## [Aim of the exercise]
Begin with the line that contains "box = solid.optimalBoundingBox(False, False)" and continue down through the line that contains "imported = [obj"; reproduce those lines exactly and only those.

## [Given material]
************
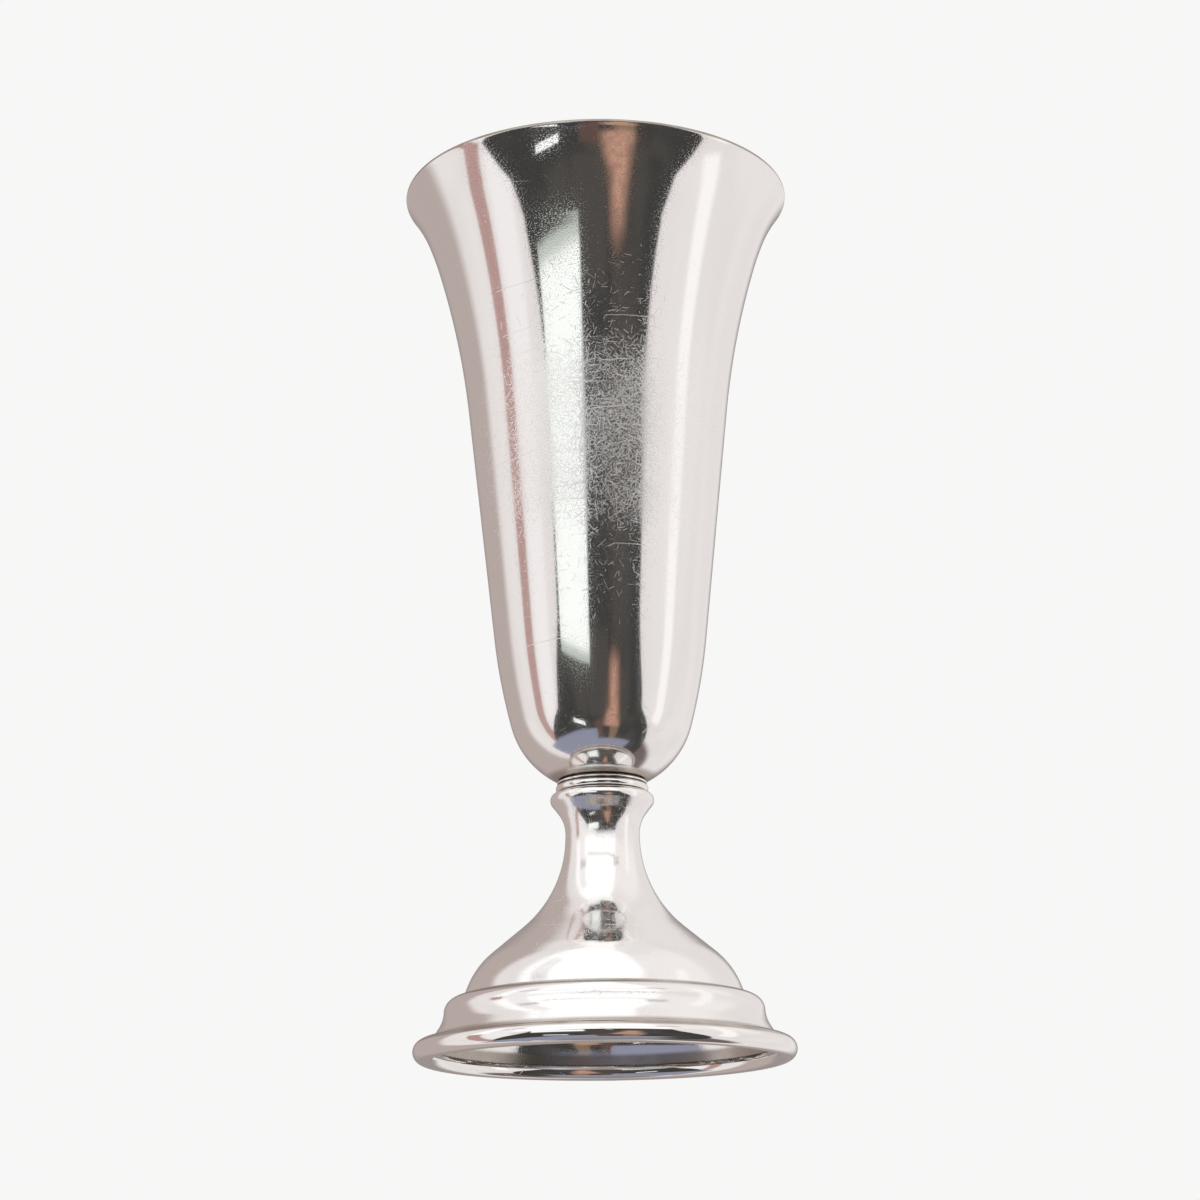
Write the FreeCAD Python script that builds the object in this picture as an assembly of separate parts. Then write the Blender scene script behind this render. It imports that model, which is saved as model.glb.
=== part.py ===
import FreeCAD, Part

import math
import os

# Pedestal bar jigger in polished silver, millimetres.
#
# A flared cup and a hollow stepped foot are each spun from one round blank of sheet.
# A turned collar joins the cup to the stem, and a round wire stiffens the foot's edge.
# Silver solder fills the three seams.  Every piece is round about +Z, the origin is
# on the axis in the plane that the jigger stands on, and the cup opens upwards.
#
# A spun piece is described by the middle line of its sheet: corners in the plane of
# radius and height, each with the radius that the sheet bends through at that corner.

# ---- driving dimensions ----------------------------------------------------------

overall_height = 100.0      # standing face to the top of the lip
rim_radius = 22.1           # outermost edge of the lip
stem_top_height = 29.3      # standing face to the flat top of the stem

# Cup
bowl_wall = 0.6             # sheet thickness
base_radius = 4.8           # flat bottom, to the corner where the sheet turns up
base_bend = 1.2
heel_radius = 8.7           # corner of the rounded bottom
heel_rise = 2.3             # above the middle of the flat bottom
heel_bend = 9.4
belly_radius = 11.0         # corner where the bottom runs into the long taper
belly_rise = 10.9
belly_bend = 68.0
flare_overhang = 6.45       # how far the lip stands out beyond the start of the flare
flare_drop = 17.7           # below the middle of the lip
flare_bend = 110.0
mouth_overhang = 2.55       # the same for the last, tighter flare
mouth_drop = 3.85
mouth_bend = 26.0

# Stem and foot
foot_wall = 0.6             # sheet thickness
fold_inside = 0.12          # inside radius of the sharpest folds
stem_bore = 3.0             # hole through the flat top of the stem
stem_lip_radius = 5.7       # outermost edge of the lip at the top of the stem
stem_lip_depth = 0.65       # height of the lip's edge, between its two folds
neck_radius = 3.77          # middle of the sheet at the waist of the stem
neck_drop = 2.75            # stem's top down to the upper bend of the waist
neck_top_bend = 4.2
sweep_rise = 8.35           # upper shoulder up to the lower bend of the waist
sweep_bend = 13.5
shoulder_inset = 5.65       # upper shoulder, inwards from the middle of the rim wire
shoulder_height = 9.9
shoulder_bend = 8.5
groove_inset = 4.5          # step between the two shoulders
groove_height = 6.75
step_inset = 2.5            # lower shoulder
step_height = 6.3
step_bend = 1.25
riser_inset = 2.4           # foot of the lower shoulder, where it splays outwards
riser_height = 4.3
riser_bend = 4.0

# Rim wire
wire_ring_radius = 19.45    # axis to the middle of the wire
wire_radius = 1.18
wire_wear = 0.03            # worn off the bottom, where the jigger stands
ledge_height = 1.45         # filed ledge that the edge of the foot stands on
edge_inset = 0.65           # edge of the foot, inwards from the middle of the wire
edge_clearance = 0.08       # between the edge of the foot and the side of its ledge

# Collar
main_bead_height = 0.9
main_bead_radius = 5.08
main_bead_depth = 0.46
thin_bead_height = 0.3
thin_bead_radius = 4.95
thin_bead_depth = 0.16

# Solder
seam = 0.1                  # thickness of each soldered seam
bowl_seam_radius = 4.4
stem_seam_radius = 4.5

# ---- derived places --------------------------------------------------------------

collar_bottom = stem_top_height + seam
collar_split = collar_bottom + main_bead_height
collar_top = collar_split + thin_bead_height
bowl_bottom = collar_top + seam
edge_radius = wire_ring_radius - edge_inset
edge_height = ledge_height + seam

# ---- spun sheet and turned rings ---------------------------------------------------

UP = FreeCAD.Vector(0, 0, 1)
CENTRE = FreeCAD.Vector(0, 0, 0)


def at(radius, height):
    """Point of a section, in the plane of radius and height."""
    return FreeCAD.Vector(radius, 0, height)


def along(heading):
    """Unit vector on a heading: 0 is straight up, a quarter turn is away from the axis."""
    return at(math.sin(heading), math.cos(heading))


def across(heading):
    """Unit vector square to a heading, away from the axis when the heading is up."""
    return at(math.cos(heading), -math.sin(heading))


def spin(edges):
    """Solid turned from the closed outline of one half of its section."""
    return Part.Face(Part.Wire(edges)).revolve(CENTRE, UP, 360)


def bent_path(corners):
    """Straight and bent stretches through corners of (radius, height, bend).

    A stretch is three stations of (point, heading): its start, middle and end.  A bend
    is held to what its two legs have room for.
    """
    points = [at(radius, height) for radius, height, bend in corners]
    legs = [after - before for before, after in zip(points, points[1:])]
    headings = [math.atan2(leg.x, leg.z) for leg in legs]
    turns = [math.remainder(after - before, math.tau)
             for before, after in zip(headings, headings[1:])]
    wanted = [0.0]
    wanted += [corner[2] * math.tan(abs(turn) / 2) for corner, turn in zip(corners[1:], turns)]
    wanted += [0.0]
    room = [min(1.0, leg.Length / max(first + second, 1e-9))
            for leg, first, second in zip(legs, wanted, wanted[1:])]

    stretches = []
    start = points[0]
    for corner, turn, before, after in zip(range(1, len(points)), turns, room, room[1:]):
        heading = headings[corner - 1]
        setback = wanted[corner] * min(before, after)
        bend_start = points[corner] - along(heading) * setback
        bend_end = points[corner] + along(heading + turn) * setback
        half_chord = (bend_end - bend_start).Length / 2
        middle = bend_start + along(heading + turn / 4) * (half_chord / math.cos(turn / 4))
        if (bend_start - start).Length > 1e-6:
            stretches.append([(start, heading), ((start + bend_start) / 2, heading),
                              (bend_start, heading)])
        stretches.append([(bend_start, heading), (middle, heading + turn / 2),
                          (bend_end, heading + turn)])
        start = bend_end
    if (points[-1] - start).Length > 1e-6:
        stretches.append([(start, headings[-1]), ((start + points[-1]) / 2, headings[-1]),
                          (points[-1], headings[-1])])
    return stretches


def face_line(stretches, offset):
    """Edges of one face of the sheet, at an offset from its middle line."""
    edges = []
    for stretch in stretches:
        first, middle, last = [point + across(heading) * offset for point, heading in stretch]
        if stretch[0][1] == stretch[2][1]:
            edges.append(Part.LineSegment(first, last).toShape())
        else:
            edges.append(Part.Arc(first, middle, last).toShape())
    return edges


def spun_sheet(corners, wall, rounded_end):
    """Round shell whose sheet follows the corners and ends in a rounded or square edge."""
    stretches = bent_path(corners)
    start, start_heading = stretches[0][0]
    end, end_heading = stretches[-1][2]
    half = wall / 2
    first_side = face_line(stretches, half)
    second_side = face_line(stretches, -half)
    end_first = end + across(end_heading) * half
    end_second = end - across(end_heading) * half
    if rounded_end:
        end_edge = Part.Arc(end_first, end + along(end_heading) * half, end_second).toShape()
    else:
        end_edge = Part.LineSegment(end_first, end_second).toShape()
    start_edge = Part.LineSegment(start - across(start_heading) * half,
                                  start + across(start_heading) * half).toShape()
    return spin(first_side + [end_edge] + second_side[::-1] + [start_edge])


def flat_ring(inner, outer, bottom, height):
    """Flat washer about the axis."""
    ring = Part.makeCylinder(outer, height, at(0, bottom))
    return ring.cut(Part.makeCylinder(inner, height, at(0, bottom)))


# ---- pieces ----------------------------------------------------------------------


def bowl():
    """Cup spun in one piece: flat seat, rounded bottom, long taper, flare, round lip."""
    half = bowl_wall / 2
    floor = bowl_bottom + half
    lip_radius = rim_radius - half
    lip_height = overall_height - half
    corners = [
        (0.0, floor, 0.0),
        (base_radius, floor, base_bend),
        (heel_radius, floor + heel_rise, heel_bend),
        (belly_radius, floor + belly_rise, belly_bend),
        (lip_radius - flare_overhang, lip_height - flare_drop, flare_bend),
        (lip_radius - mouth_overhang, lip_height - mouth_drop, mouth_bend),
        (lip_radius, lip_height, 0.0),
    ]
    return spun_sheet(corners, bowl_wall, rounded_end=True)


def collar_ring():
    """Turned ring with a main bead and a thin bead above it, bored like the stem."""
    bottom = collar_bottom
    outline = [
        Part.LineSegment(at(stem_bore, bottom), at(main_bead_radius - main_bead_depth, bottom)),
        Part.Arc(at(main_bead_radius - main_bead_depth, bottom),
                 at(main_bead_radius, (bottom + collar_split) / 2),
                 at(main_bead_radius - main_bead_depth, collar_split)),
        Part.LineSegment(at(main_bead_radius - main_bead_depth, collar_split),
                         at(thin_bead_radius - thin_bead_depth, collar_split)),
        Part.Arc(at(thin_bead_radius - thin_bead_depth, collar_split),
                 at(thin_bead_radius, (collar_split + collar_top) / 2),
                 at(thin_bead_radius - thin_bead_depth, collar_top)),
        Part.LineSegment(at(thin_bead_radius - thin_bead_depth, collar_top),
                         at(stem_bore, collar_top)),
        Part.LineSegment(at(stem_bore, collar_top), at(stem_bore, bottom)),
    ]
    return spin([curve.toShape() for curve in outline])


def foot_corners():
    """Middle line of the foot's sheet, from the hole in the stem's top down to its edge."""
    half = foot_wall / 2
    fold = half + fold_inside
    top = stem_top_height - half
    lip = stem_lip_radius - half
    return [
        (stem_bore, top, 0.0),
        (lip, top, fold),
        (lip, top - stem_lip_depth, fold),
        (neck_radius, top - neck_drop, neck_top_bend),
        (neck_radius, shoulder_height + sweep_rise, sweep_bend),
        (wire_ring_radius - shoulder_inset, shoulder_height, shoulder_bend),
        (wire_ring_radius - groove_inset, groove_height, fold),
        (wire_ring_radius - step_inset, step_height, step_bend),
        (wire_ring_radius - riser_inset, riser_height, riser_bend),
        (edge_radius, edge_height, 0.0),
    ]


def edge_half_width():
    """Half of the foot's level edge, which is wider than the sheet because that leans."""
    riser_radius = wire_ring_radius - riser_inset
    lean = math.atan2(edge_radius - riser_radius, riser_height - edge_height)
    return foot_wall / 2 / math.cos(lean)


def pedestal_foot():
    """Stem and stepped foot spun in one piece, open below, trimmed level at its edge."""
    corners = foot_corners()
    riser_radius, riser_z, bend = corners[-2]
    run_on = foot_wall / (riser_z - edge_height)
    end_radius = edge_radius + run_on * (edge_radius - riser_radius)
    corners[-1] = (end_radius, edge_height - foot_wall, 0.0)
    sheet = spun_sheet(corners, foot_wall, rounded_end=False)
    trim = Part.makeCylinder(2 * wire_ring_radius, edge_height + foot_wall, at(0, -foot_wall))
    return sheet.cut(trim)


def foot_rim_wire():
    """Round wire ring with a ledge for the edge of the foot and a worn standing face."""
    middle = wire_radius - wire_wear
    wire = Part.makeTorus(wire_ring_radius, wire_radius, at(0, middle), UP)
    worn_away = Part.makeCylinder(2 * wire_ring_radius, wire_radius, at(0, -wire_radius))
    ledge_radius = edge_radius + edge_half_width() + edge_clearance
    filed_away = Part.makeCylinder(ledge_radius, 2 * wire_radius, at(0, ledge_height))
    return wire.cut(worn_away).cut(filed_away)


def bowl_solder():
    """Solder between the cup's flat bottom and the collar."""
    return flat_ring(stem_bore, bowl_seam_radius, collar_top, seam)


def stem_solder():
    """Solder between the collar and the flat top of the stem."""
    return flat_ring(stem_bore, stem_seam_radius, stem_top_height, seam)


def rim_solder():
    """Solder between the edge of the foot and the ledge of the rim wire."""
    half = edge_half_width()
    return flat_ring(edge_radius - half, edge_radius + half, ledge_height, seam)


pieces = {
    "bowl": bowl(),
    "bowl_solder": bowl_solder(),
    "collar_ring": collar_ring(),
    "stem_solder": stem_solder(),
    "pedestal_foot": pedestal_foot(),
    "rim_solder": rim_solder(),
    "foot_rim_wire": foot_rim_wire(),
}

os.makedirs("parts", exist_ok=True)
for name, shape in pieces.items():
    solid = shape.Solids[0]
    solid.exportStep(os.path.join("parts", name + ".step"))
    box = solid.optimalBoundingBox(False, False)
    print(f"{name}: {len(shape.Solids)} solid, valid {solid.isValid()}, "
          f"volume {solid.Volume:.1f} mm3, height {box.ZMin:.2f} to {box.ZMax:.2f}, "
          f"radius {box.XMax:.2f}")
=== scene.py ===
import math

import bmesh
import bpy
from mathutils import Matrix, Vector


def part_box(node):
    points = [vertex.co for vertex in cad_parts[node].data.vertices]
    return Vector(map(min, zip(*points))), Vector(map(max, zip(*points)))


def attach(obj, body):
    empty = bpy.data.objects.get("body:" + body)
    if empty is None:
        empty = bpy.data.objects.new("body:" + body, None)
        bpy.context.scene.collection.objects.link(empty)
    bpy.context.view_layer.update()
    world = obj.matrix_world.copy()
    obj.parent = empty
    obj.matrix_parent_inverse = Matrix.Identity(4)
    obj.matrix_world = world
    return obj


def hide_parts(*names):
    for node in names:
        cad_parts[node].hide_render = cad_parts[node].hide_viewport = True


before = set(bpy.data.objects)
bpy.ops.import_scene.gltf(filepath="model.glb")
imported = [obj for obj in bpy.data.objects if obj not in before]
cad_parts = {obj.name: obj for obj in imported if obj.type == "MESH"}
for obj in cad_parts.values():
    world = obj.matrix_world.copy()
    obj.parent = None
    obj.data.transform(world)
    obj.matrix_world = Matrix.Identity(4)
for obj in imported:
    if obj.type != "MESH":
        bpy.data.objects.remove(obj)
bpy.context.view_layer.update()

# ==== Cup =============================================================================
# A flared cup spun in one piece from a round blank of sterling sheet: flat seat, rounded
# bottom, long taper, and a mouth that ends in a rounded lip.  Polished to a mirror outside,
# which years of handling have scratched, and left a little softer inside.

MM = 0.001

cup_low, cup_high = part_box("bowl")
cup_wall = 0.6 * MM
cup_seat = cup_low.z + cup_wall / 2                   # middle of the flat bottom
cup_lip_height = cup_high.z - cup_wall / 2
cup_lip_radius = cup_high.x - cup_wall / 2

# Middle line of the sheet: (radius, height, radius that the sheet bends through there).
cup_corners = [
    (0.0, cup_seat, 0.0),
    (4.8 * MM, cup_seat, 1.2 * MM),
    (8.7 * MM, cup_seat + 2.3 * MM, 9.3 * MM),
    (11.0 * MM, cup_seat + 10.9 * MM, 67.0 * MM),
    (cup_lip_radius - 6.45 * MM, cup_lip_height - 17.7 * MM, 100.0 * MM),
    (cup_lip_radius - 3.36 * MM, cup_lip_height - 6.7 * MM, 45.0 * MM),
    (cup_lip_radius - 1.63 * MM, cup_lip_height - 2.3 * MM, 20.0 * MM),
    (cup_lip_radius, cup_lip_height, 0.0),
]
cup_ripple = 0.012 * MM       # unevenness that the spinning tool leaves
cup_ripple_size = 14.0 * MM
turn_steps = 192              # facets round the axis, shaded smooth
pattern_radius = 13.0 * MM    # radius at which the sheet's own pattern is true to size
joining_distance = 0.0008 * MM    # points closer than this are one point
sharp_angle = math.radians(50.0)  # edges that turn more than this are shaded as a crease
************
## [Response]
    box = solid.optimalBoundingBox(False, False)
    print(f"{name}: {len(shape.Solids)} solid, valid {solid.isValid()}, "
          f"volume {solid.Volume:.1f} mm3, height {box.ZMin:.2f} to {box.ZMax:.2f}, "
          f"radius {box.XMax:.2f}")
=== scene.py ===
import math

import bmesh
import bpy
from mathutils import Matrix, Vector


def part_box(node):
    points = [vertex.co for vertex in cad_parts[node].data.vertices]
    return Vector(map(min, zip(*points))), Vector(map(max, zip(*points)))


def attach(obj, body):
    empty = bpy.data.objects.get("body:" + body)
    if empty is None:
        empty = bpy.data.objects.new("body:" + body, None)
        bpy.context.scene.collection.objects.link(empty)
    bpy.context.view_layer.update()
    world = obj.matrix_world.copy()
    obj.parent = empty
    obj.matrix_parent_inverse = Matrix.Identity(4)
    obj.matrix_world = world
    return obj


def hide_parts(*names):
    for node in names:
        cad_parts[node].hide_render = cad_parts[node].hide_viewport = True


before = set(bpy.data.objects)
bpy.ops.import_scene.gltf(filepath="model.glb")
imported = [obj for obj in bpy.data.objects if obj not in before]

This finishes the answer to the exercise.